Even so, Powell’s overall tone remained measured rather than alarmed. He said policymakers often “look through” shocks such as jumps in oil prices, at least initially, because they do not always create lasting inflation. Also, Powell pointed to mixed signals in inflation expectations: a recent University of Michigan survey showed a rise in household expectations for inflation over the next year, while some market-based measures have looked more stable. That split helps explain why the Fed is staying cautious rather than treating the latest energy spike as a clear reason to tighten policy. 

Powell also used the Harvard event to defend the Fed’s institutional discipline. Asked indirectly about political pressure and future Fed leadership, he stressed that the central bank should focus strictly on its congressionally assigned goals of price stability and maximum employment. President Donald Trump has repeatedly criticized Powell for keeping borrowing costs too high, while Kevin Warsh, Trump’s nominee to succeed Powell after his term ends on May 15, has signaled support for rate cuts.
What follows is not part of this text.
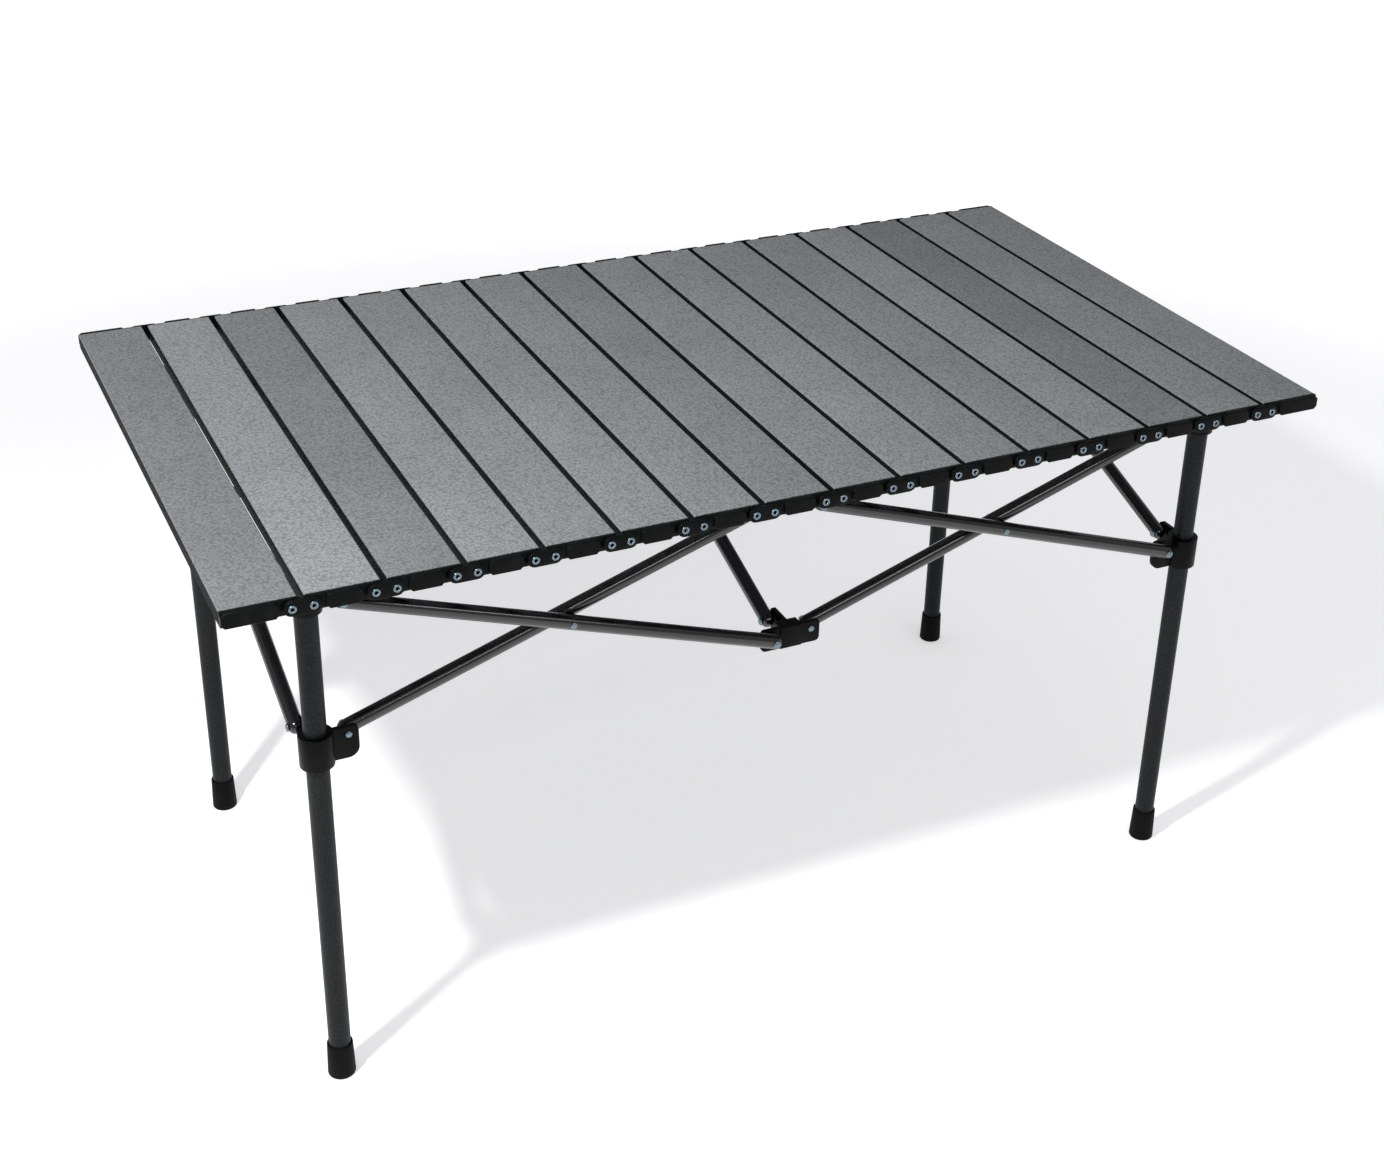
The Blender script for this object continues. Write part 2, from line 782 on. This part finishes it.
@dataclass(frozen=True)
class Layout:
    """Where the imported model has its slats, legs and pivots, in metres."""

    leg_x: float
    leg_y: float
    leg_pivot: float
    hub_pivot: float
    upper_z: float
    lower_z: float
    rivet_z: float
    top_z: float
    slat_width: float
    slat_pitch: float
    slat_bottom: float
    plate_face: float

    @classmethod
    def read(cls) -> "Layout":
        """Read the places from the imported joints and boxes.

        Returns:
            The layout.
        """
        spot = {j["name"]: j.get("pos_m") for j in frame["joints"]}
        leg_x = -spot["fold_left_inner"][0]
        first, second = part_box("slat_01"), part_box("slat_02")
        return cls(leg_x=leg_x, leg_y=-spot["stand_front_left"][1],
                   leg_pivot=spot["stand_front_left"][0] + leg_x, hub_pivot=-spot["frame_fold"][0],
                   upper_z=spot["frame_fold"][2], lower_z=spot["drop_hub_low_front"][2],
                   rivet_z=spot["top_roll"][2], top_z=first[1].z, slat_width=first[1].x - first[0].x,
                   slat_pitch=second[0].x - first[0].x, slat_bottom=first[0].z, plate_face=-first[0].y)

    @property
    def span(self) -> float:
        """Distance between the pivots of one scissor."""
        return self.leg_x - self.leg_pivot - self.hub_pivot

    @property
    def brace_angle(self) -> float:
        """Slope of every brace, in radians."""
        return math.atan2(self.upper_z - self.lower_z, self.span)

    @property
    def brace_length(self) -> float:
        """Distance between a brace's end pivots."""
        return math.hypot(self.span, self.upper_z - self.lower_z)

    def slat_x(self, number: float) -> float:
        """Middle of a slat, counted from 1 at the left; a half stands for a gap."""
        return (number - (SLATS + 1) / 2) * self.slat_pitch

    def at_corner(self, corner: Corner) -> Matrix:
        """Place of something built at a leg's axis with its ears towards +X and +Y."""
        sx, sy = corner.side
        return Matrix.Translation((sx * self.leg_x, sy * self.leg_y, 0)) @ Matrix.Diagonal((-sx, -sy, 1, 1))


# ------------------------------------------------------------------ tabletop


@dataclass
class Tabletop:
    """Sixteen folded steel slats with a moulded cap in each end, hinged by riveted links.

    Sizes are in millimetres. tones says how light each slat's batch of coat came out, and side_tone how
    much of that is left on the walls of the gaps.
    """

    layout: Layout
    tones: tuple[float, ...] = (0.88, 1.15, 0.86, 1.09, 1.03, 1.08, 1.03, 0.93,
                                1.04, 1.1, 1.01, 1.02, 1.13, 0.82, 1.02, 1.02)
    side_tone: float = 0.04
    sheet: float = 0.8
    corner: float = 1.5
    steel_end: float = 262.15
    cap_face: float = 264.7
    cap_drop: float = 0.4
    cap_gap: float = 0.05
    cap_rounding: float = 0.45
    plug_depth: float = 12.0
    bar_half: float = 13.2
    bar_chamfer: float = 2.6
    bar_lip: float = 0.5
    bar_sunk: float = 0.6
    overlap: float = 0.4
    link_radius: float = 6.2
    link_back: float = 265.0
    link_pitch: float = 15.3
    link_bore: float = 2.0
    link_rounding: float = 0.2
    web_half: float = 1.5
    web_depth: float = 12.0
    web_below: float = 5.5
    web_above: float = 0.5
    rivet_head: float = 3.2
    rivet_rim: float = 0.9
    rivet_bore: float = 1.3
    rivet_hollow: float = 3.6
    rivet_shank: float = 1.95
    rivet_length: float = 11.5

    def build(self) -> None:
        """Build the slats with their caps, then the links with their rivets."""
        kinds = {(left, right): self.cap_shape(left, right) for left, right in ((1, 1), (0, 1), (1, 0))}
        for number, tone in enumerate(self.tones, 1):
            self.steel(number, tone)
            self.caps(number, kinds)
        plate, rivet = self.plate_shape(), self.rivet_shape()
        for number in range(1, SLATS):
            self.link(number, plate, rivet)
        discard(plate, rivet, *kinds.values())

    def steel(self, number: int, tone: float) -> None:
        """Build one folded slat.

        Args:
            number: The slat, counted from 1 at the left.
            tone: How light its batch of coat is.
        """
        name, lay = f"slat_{number:02d}", self.layout
        obj = FOLDED_CHANNEL.run(
            linked(f"{name}_steel", bpy.data.meshes.new(name)), Width=lay.slat_width,
            Length=2 * self.steel_end * MM, Height=lay.top_z - lay.slat_bottom, Sheet=self.sheet * MM,
            Corner=self.corner * MM, Centre=(lay.slat_x(number), 0.0, lay.top_z), Material=SLAT_COAT.material)
        shade = obj.data.attributes.new("tone", "FLOAT", "POINT")
        bend = lay.top_z - (self.corner - 0.1) * MM
        for item, vertex in zip(shade.data, obj.data.vertices):
            item.value = tone if vertex.co.z > bend else tone * self.side_tone
        finish_piece(obj, name, SLAT_COAT)

    def cap_shape(self, has_left: int, has_right: int) -> Object:
        """Build the front cap of a slat centred on X = 0.

        Args:
            has_left: 1 where a link is on the left, which ends the raised bar short of the edge.
            has_right: 1 where a link is on the right.

        Returns:
            The cap: its plate, its plug and its raised bar in one solid.
        """
        lay, gap = self.layout, self.cap_gap * MM
        half, wall = lay.slat_width / 2, self.sheet * MM + 2 * gap
        low, high = lay.slat_bottom + self.cap_drop * MM, lay.top_z - self.cap_drop * MM
        face, end = -self.cap_face * MM, -self.steel_end * MM
        left = -self.bar_half * MM if has_left else -half
        right = self.bar_half * MM if has_right else half
        cut, lip, front = self.bar_chamfer * MM, self.bar_lip * MM, -lay.plate_face
        outline = [(left + cut, low), (right - cut, low), (right, low + cut), (right, high - cut),
                   (right - cut, high), (left + cut, high), (left, high - cut), (left, low + cut)]
        bar = slab(outline, [(front, lip), (front + lip, 0.0), (face + self.bar_sunk * MM, 0.0)])
        plate = box((-half + gap, face, low), (half - gap, end - gap, high))
        plug = box((wall - half, end - self.overlap * MM, low),
                   (half - wall, end + self.plug_depth * MM, lay.top_z - wall))
        return soften(fused("cap_shape", (plate, plug, bar)), self.cap_rounding, 2, 30)

    def caps(self, number: int, kinds: dict[tuple[int, int], Object]) -> None:
        """Set the front and back caps of one slat.

        Args:
            number: The slat, counted from 1 at the left.
            kinds: Cap for each choice of links on its left and right.
        """
        name, spot = f"slat_{number:02d}", Vector((self.layout.slat_x(number), 0, 0))
        left, right = int(number > 1), int(number < SLATS)
        copies(f"{name}_cap_front", name, kinds[left, right], [(spot, (0, 0, 0))], CAP_NYLON)
        copies(f"{name}_cap_back", name, kinds[right, left], [(spot, (0, 0, math.pi))], CAP_NYLON)

    def plate_shape(self) -> Object:
        """Build the front plate of a link centred on X = 0, with its web.

        Returns:
            The plate.
        """
        z, r, reach = self.layout.rivet_z, self.link_radius * MM, self.link_pitch / 2 * MM
        outline = arc((reach, z), r, -90, 90, 14) + arc((-reach, z), r, 90, 270, 14)
        front, back = -self.layout.plate_face, -self.link_back * MM
        plate = slab(outline, [(front, 0.7 * MM), (front + 0.25 * MM, 0.22 * MM), (front + 0.7 * MM, 0.0),
                               (back - 0.3 * MM, 0.0), (back, 0.25 * MM)])
        web = box((-self.web_half * MM, back - self.overlap * MM, z - self.web_below * MM),
                  (self.web_half * MM, back + self.web_depth * MM, z + self.web_above * MM))
        bores = []
        for x in (-reach, reach):
            axis = Matrix.Translation((x, front, z)) @ Matrix.Rotation(math.pi / 2, 4, "X")
            bores.append(turned([(self.link_bore * MM, -4 * MM), (self.link_bore * MM, 1.2 * MM)], axis, 24))
        return soften(fused("link_shape", (plate, web), bores), self.link_rounding, 1, 50)

    def rivet_shape(self) -> Object:
        """Build a tubular rivet along +Z whose head is rolled round a hollow.

        Returns:
            The rivet, with its head's underside at Z = 0.
        """
        head, bore, shank = self.rivet_head, self.rivet_bore, self.rivet_shank
        mid, half = (head + bore) / 2, (head - bore) / 2
        rim = [(mid + half * math.cos(a), 0.1 + self.rivet_rim * math.sin(a) ** 0.7)
               for a in (math.pi * k / 8 for k in range(9))]
        profile = [(1.0, -self.rivet_length), (shank, 0.2 - self.rivet_length), (shank, 0.0),
                   (head - 0.15, 0.0), *rim, (bore, -self.rivet_hollow), (0.4, -self.rivet_hollow)]
        return object_of("link_rivet_shape", turned([(r * MM, z * MM) for r, z in profile], segments=28))

    def link(self, number: int, plate: Object, rivet: Object) -> None:
        """Set the two plates and four rivets of one link.

        Args:
            number: The link, counted from 1 at the left.
            plate: The front plate.
            rivet: A rivet along +Z.
        """
        name, x = f"link_{number:02d}", self.layout.slat_x(number + 0.5)
        both = [(Vector((x, 0, 0)), (0, 0, turn)) for turn in (0, math.pi)]
        copies(f"{name}_plates", name, plate, both, LINK_NYLON, 40)
        spots = [(Vector((x + reach * MM, side * self.layout.plate_face, self.layout.rivet_z)),
                  (math.pi / 2, 0, 0 if side < 0 else math.pi))
                 for side in (-1, 1) for reach in (-self.link_pitch / 2, self.link_pitch / 2)]
        copies(f"{name}_rivets", name, rivet, spots, RIVET_ZINC, 40)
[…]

Against that backdrop, Powell’s message was that the Fed should resist being pulled into politics and “stick to what we’re doing.” 

Overall, Powell’s remarks painted a picture of a central bank navigating an uncomfortable but still manageable situation. Inflation remains above target, the labor market faces downside risk, and the war has introduced a new energy shock. But instead of rushing to respond, the Fed appears determined to gather more evidence before deciding whether the conflict will leave a lasting mark on prices, growth, or both.